Change is inevitable. But whether we resist or welcome it makes all the difference. When we attune to nature’s rhythms, we begin to see change not as disruption but as part of a divine unfolding. Seasons shift for a reason. So do we.
The Beauty of Impermanence
There is a bittersweet beauty to autumn, the kind that pulls at something deep inside us. The vivid colors, the falling leaves, the final blooms, all serve as a poignant reminder that everything is temporary.
In many spiritual traditions, the awareness of impermanence is not morbid but enlightening. It brings us into presence. It teaches gratitude. When we know something won’t last forever, we cherish it more fully.
Autumn gently reminds us: nothing is forever, and that is what makes life so precious.
Rest is Sacred, Too
While spring and summer are seasons of outward growth and activity, autumn begins the descent inward. Animals prepare to hibernate. Plants turn their energy toward the roots. The natural world slows down, and so should we.
But in modern life, we often resist this slowing. We see rest as weakness, stillness as laziness. Autumn disagrees. Spiritually, autumn reminds us that rest is not just allowed; it is sacred. It is in the quiet moments that we hear the voice of the soul. It is in the pause that we reconnect with spirit, with nature, with ourselves.
Harvest the Fruits of Your Labor
Autumn is also the season of harvest, a time to gather and give thanks for what has grown. It’s a celebration of effort, intention, and divine timing.
Spiritually, the harvest is a reminder to honor how far you’ve come. Take stock of the seeds you planted earlier in the year, some will have blossomed, some may not, but all have taught you something.
Gratitude is a spiritual practice. Autumn is the perfect time to count your blessings, to offer thanks for the abundance in your life, and to share that abundance with others.
Honor Death as Part of Life
In many ancient cultures, autumn was a time to honor the ancestors, to remember the dead, and to reflect on the thin veil between this world and the next. Festivals like Samhain (the origin of Halloween), Día de los Muertos, and All Souls’ Day emerge during this season.

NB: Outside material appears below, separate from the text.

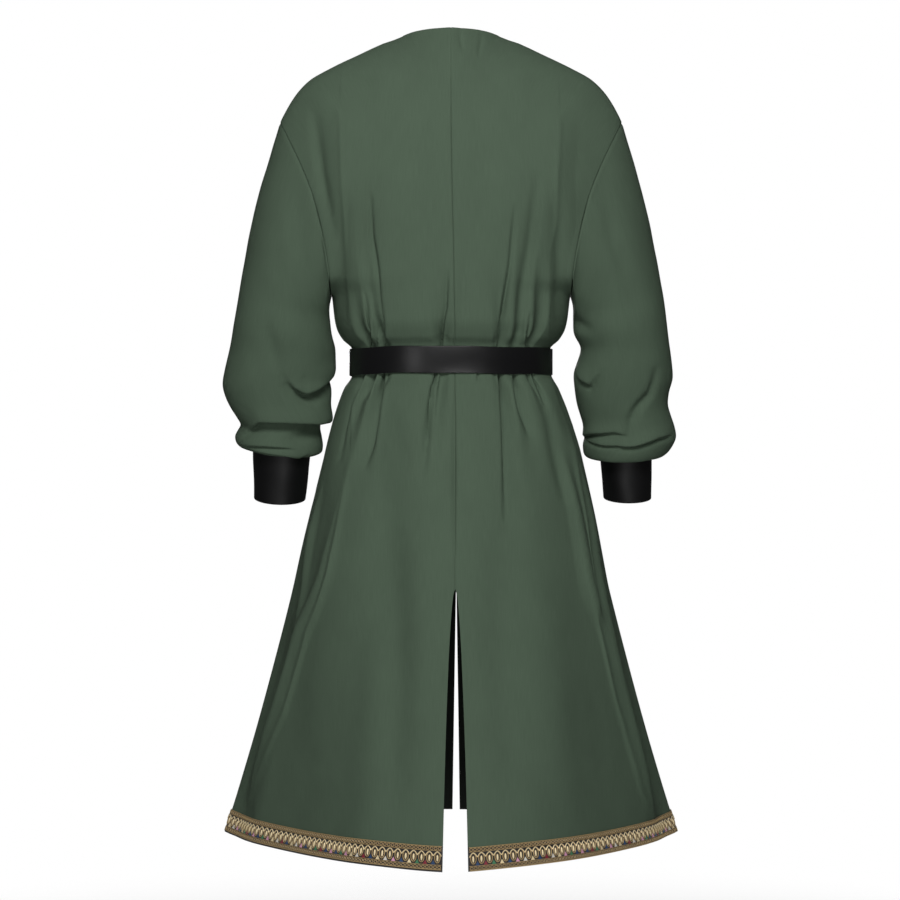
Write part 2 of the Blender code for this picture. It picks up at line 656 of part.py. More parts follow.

Spiritually, autumn opens a space for us to reflect on mortality, not with fear, but with reverence. Death is not the end; it is a doorway. In autumn, the earth itself models this truth, shedding what must die so that life can be reborn in spring.
Can we learn to sit with the mystery? Can we make peace with the endings in our lives?
Return to What Matters
As the days grow darker and colder, we naturally turn inward, both literally and metaphorically. There’s a pull toward home, toward warmth, toward the hearth.
Autumn invites us to simplify, to strip back the excess, and to ask: What truly matters?
Whether it’s deeper connection with loved ones, meaningful work, spiritual reflection, or simply the act of being present, autumn shows us how to return to the essence.
In this sacred season, we are called to root down. To remember that our worth is not tied to what we produce, but who we are. That we are part of something larger, ancient, and wise.

Final Thoughts: Living in Season
In a culture addicted to endless summer, autumn offers spiritual rebellion, a reminder that death is as holy as birth, that release is as sacred as growth, and that rest is as powerful as action.
To live in alignment with the seasons is to live with awareness, humility, and deep presence. It is to see our lives not as linear, but as cyclical. To trust that even in the falling, we are held.
So, as the leaves turn and the light fades, let autumn be your teacher. Let it teach you to slow down. To let go. To rest. To harvest. To trust. To remember.
There is wisdom in the falling leaf. Listen closely. It may be your soul speaking.